Before the geometry ever gets to the Shader system, I apply a reordering algorithm to both the triangles and then the vertices to ensure maximum
VGP cache usage. It’s a fast process and is performed offline in a Model Compilation tool which is part of the engine tool-chain.
EDIT: There seems to be an advantage to using strips with a call to glDrawElements: see my more recent post on gl performance.
One thing I found odd about writing the shader code was the PVR compressed texture support. PVR compressed textures appear flipped along the y axis – they load upside down! The apparent reason for this is to maintain consistency with the render-to-texture support. That doesn’t make any sense to me! Anyway, our lives are now slightly harder – that’s how it is, so unfortunately you need to add an entirely redundant step into your content build process to manually flip textures before PVR-compressing them, or resort to other hacks as you load the textures. Bad smell. Apart from that oddity, the compression is excellent and the quality is likewise impressive.

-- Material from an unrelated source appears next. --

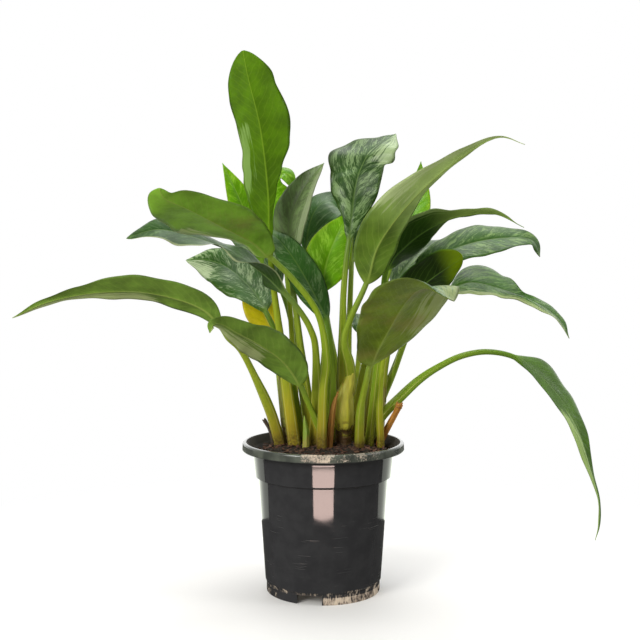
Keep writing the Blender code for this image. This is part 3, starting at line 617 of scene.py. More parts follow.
FOOT = 150.3  # height at which stalks and stems leave the mix
LEAVES = [
    Leaf("tall_upright", "fresh", [(-30, 8, FOOT), (-37, 10, 200), (-45, 12, 263), (-53, 14, 322),
        (-56, 0, 366), (-57, -9, 418), (-64, -18, 480), (-76, -19, 530), (-82, -16, 560)], 4, 60,
        (0.1, 1, 0.1), (0.1, 1, 0.3), foot=5, curl=0.1, widest=0.61, tip=0.65, lean=0.1, edges=((0, 1, 0.5),
        (0.15, 1.6, 0.3), (0.28, 1.35, 0.42), (0.38, 1.1, 0.6), (0.5, 0.87, 0.86), (0.63, 0.9, 0.97),
        (0.78, 1.06, 0.9), (0.88, 1.12, 1.05), (1, 1.1, 1))),
    Leaf("upper_left", "olive_gold", [(-2, -8, FOOT), (0, -11, 212), (3, -14, 245), (-5, -17, 290),
        (-29, -25, 325), (-55, -41, 351), (-71, -60, 365), (-94, -95, 377), (-122, -135, 392),
        (-141, -159, 401), (-145, -169, 410)], 5, 70, (0.45, 0.75, 0.3), (0.25, 0.9, 0.4), fold=0.3,
        wave=0.8, widest=0.42, tip=0.7, lean=-0.15, edges=((0, 0.4, 0.6), (0.15, 0.6, 0.95),
        (0.35, 1.0, 1.15), (0.5, 1.15, 1.2), (0.65, 1.1, 1.1), (0.78, 1.15, 1.05), (0.88, 1.25, 1.1),
        (1, 1.3, 1.2))),
    Leaf("under_left", "pale_left", [(-10, 10, FOOT), (-7, 4, 200), (-8, 0, 253), (-13, -4, 274),
        (-23, -8, 292), (-39, -12, 312), (-63, -8, 334), (-96, 2, 356), (-137, -2, 371), (-172, -8, 378),
        (-203, -14, 369)], 5, 50, (-0.3, 0.5, 0.8), (-0.2, -0.8, 0.7), foot=4.8, wave=3, widest=0.5,
        tip=0.8, edges=((0, 1.5, 1.5), (0.2, 1.7, 1.5), (0.45, 1.1, 1.1), (1, 1, 1))),
    Leaf("silver_left", "silver_dark_foot", [(-24, 32, FOOT), (-31, 35, 197), (-40, 31, 240),
        (-50, 28, 267), (-62, 30, 292), (-78, 50, 315), (-106, 75, 338), (-131, 92, 347), (-157, 106, 347)],
        4, 62, (0.3, -0.7, 0.7), (-0.2, -0.7, 0.7), fold=0.15, widest=0.45, tip=0.9),
    Leaf("yellow", "yellow", [(-22, 47, FOOT), (-33, 51, 205), (-46, 53, 243), (-55, 55, 264),
        (-67, 62, 290), (-76, 72, 314), (-84, 84, 335)], 3, 40, (0.2, -0.9, 0.3), (0.2, -0.9, 0.3), foot=3,
        wave=0.5),
    Leaf("far_left", "olive_streaked", [(-46, 18, FOOT), (-56, 8, 187), (-70, -8, 223), (-84, -25, 254),
        (-96, -38, 268), (-103, -45, 280), (-118, -55, 297), (-145, -64, 309), (-181, -74, 316),
        (-224, -82, 315), (-267, -86, 306), (-300, -88, 291)], 5, 46, (-0.2, 0.6, 0.75), (-0.3, 0.55, 0.7),
        foot=4.5, widest=0.42, lean=-0.1, edges=((0, 0.8, 1.3), (0.15, 0.75, 1.3), (0.43, 0.58, 1.1),
        (0.68, 0.42, 0.88), (0.85, 0.6, 0.6), (1, 0.7, 0.7))),
    Leaf("lower_left", "olive_streaked", [(5, 6, FOOT), (-6, 0, 175), (-18, -12, 204), (-24, -22, 219),
        (-40, -42, 244), (-61, -62, 262), (-83, -82, 276), (-96, -95, 285), (-104, -105, 286),
        (-107, -113, 278)], 3, 52, (0.25, 0.85, 0.5), (0.1, 0.85, 0.5), foot=3.2, tip=0.9,
        edges=((0, 0.9, 1), (0.4, 0.9, 1), (0.7, 0.7, 1), (1, 0.5, 1))),
    Leaf("grey_upright", "grey_green", [(-12, 30, FOOT), (-20, 28, 218), (-28, 28, 283), (-34, 27, 331),
        (-36, 26, 363), (-33, 23, 394), (-20, 19, 423), (1, 14, 449)], 3, 42, (-0.45, -0.85, 0.2),
        (-0.45, -0.8, 0.2), foot=5.2, fold=0.3, wave=1, widest=0.5),
    Leaf("dark_centre", "deep", [(6, 21, FOOT), (9, 9, 199), (9, 4, 238), (7, 2, 259), (3, 2, 284),
        (-11, 3, 314), (-29, 7, 345), (-44, 12, 365), (-60, 22, 380)], 4, 38, (0.3, -0.9, 0.4),
        (0.3, -0.9, 0.4), foot=5, wave=0.8, widest=0.45, tip=0.8),
    Leaf("top_silver", "silver_lit_crown", [(21, 15, 198), (20, 14, 213), (21, 8, 263), (21, 5, 305),
        (24, 7, 345), (27, 9, 368), (30, 10, 394), (34, 12, 424), (42, 18, 450), (57, 27, 468),
        (78, 36, 482)], 5, 62, (0.1, -1, 0.1), (-0.6, -0.6, 0.7), foot=4.4, fold=0.12, wave=2, widest=0.54,
        tip=0.8, lean=0.05, edges=((0, 0.6, 0.5), (0.17, 0.75, 0.55), (0.25, 0.9, 0.7), (0.37, 0.95, 0.9),
        (0.5, 0.88, 1.02), (0.65, 0.85, 1.45), (0.78, 1.3, 1.35), (0.9, 1.6, 0.7), (1, 1, 0.6)),
        crease=(0.6, 5.0, 0.06)),
    Leaf("small_arched", "deep", [(12, 54, FOOT), (8, 58, 237), (-6, 58, 314), (-17, 57, 358),
        (-15, 60, 385), (-6, 66, 405), (10, 75, 414), (34, 84, 404)], 3, 44, (-0.8, -0.6, 0.3),
        (-0.2, -0.8, 0.6), foot=4.6, wave=1, edges=((0, 1.9, 0.9), (0.6, 1.9, 0.9), (1, 1.3, 1))),
    Leaf("young_centre", "lime", [(17, 21, 198), (13, 24, 213), (12, 26, 240), (5, 23, 280), (0, 22, 313),
        (3, 22, 342), (13, 24, 370), (27, 29, 398)], 4, 50, (0.1, -1, 0.0), (0.1, -1, 0.1), foot=2.8,
        wave=1),
    Leaf("young_left", "lime", [(-40, 42, FOOT), (-52, 74, 248), (-69, 84, 345), (-82, 80, 387),
        (-95, 74, 420), (-111, 66, 454)], 2, 34, (0.2, -1, 0.2), (0.2, -1, 0.2), foot=3.2, wave=1,
        edges=((0, 0.3, 0.3), (0.3, 0.6, 0.6), (0.6, 1, 1), (1, 1, 1))),
    Leaf("young_back", "lime", [(-30, 60, FOOT), (-34, 76, 248), (-42, 76, 345), (-54, 74, 405),
        (-52, 68, 434), (-41, 62, 441), (-29, 57, 420)], 2, 34, (0.3, -1, 0.2), (0.0, -0.6, 0.8), foot=3.2,
        wave=1, widest=0.5),
    Leaf("big_right", "olive_tailed", [(24, 15, 196), (29, 12, 213), (28, 4, 236), (22, -6, 262),
        (28, -12, 286), (44, -22, 323), (55, -30, 360), (77, -38, 393), (106, -44, 424), (140, -48, 451),
        (173, -50, 468), (200, -50, 461)], 5, 56, (-0.1, 0.85, 0.1), (-0.55, 0.3, 0.8), foot=4.4, wave=1,
        widest=0.3, tip=1.6, edges=((0, 1, 1), (0.15, 1, 0.85), (0.3, 1.05, 0.55), (0.5, 1.05, 0.35),
        (0.7, 1, 0.3), (0.85, 0.9, 0.4), (1, 0.8, 0.6))),
    Leaf("young_right", "lime", [(30, 43, FOOT), (42, 50, 215), (57, 52, 282), (75, 48, 345), (89, 44, 379),
        (100, 40, 412), (105, 38, 453)], 3, 34, (-0.2, -0.9, 0.2), (-0.2, -0.9, 0.2), foot=3.2, wave=1,
        lean=-0.2),
    Leaf("dark_right", "deep_backed", [(49, 14, FOOT), (54, 12, 197), (59, 8, 252), (62, 5, 295),
        (66, 2, 337), (84, 2, 360), (111, 1, 380), (142, 2, 392), (179, 4, 395), (211, 8, 381)], 4, 66,
        (-0.45, 0.55, 0.65), (0.1, 0.2, 0.95), fold=0.25, widest=0.32, tip=1.5, edges=((0, 1, 1),
        (0.2, 1.1, 1.1), (0.4, 0.95, 0.85), (0.52, 0.65, 0.4), (0.7, 0.6, 0.3), (0.85, 0.7, 0.4),
        (1, 0.7, 0.5))),
    Leaf("silver_right", "mid_silver", [(65, 39, 198), (66, 40, 213), (68, 40, 235), (76, 32, 280),
        (95, 24, 326), (121, 18, 350), (155, 14, 364), (191, 14, 370), (220, 16, 368), (230, 18, 350)], 4,
        54, (-0.2, -0.6, 0.75), (0.3, -0.5, 0.8), foot=3.2, widest=0.45, tip=0.9),
    Leaf("glow_right", "glowing", [(61, 3, FOOT), (59, -2, 200), (63, -10, 250), (74, -16, 292),
        (91, -22, 312), (113, -24, 330), (143, -20, 350)], 3, 64, (-0.4, 0.75, 0.45), (-0.3, 0.6, 0.7),
        foot=3, wave=1, widest=0.58, tip=0.5),
    Leaf("droop_right", "striped", [(50, 42, FOOT), (61, 49, 185), (76, 48, 222), (94, 38, 272),
        (114, 28, 299), (132, 20, 312), (155, 12, 323), (191, 4, 315), (226, -2, 300), (247, -4, 284),
        (257, -4, 265)], 5, 51, (0.1, -0.5, 0.85), (0.4, -0.4, 0.85), foot=4.3, edges=((0, 1.3, 1.5),
        (0.22, 1.2, 1.9), (0.4, 0.95, 1.2), (0.56, 0.5, 0.35), (0.72, 0.95, 0.95), (1, 1, 1))),
    Leaf("front_right", "olive_pleated", [(38, 2, FOOT), (39, -10, 192), (44, -24, 222), (48, -38, 242),
        (62, -66, 274), (77, -105, 306), (91, -140, 321), (109, -174, 313)], 3, 92, (-0.5, 0.75, 0.2),
        (-0.3, 0.8, 0.5), wave=1, widest=0.45, tip=0.65, lean=0.25, edges=((0, 1.05, 0.9), (0.2, 1.05, 0.9),
        (0.4, 1.15, 0.95), (0.6, 1.4, 0.95), (0.8, 1.7, 0.9), (1, 1.3, 0.8))),
    Leaf("lower_right", "green_striped", [(48, 28, FOOT), (62, 23, 178), (83, 18, 201), (103, 16, 220),
        (124, 16, 234), (148, 18, 245), (176, 22, 249), (205, 25, 243), (230, 27, 226), (257, 29, 196),
        (277, 30, 161), (289, 31, 123), (299, 31, 87), (300, 31, 60), (296, 30, 42)], 7, 44,
        (0.3, -0.6, 0.8), (0.8, -0.6, 0.3), foot=4.5, wave=1, widest=0.38, edges=((0, 0.8, 1.5),
        (0.12, 0.75, 1.6), (0.3, 0.8, 1.0), (0.5, 0.75, 0.6), (0.65, 0.55, 0.4), (0.8, 0.4, 0.3),
        (1, 0.5, 0.5))),
    Leaf("back_centre", "silver", [(0, 62, FOOT), (3, 80, 270), (0, 96, 326), (-10, 124, 358),
        (-22, 154, 354), (-32, 174, 322)], 2, 58, (0.0, -0.7, 0.7), (-0.2, 0.6, 0.8), foot=5.5),
    Leaf("back_right", "silver", [(43, 50, FOOT), (60, 80, 260), (80, 98, 316), (112, 116, 356),
        (150, 130, 370), (180, 138, 354)], 2, 52, (-0.5, -0.5, 0.7), (0.4, 0.2, 0.9)),
    Leaf("back_left", "silver", [(-14, 64, FOOT), (-32, 92, 260), (-50, 108, 318), (-82, 128, 362),
        (-118, 144, 380), (-150, 152, 370)], 2, 54, (0.4, -0.6, 0.7), (-0.3, 0.2, 0.9), foot=5.2),
    Leaf("back_upright", "olive", [(24, 58, FOOT), (30, 70, 300), (32, 80, 345), (34, 98, 390),
        (33, 124, 422), (30, 148, 432)], 2, 50, (0.1, -0.9, 0.3), (0.0, -0.2, 1)),
    Leaf("back_low", "silver", [(35, 60, FOOT), (40, 98, 225), (46, 118, 260), (60, 146, 280),
        (76, 172, 274)], 2, 44, (-0.2, -0.6, 0.8), (0.2, 0.3, 0.9)),
]
print(len(LEAVES), "leaves, the longest route with", max(len(leaf.route) for leaf in LEAVES), "points")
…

EDIT: Since writing this, the PVR utilities were updated to allow you to parametrically flip-on-compress, which pretty much removes the issue.
iPhone development has been fun so far. I’ve done a lot of work in mobile game development, and the iPhone is easily the best thing I’ve ever experienced in a mobile device. I’ll be submitting my first appl
ications built using UtopiaGL to Apple soon, with a little luck. Time permitting, I will blog about specific aspects of the engine in detail and iPhone development in general.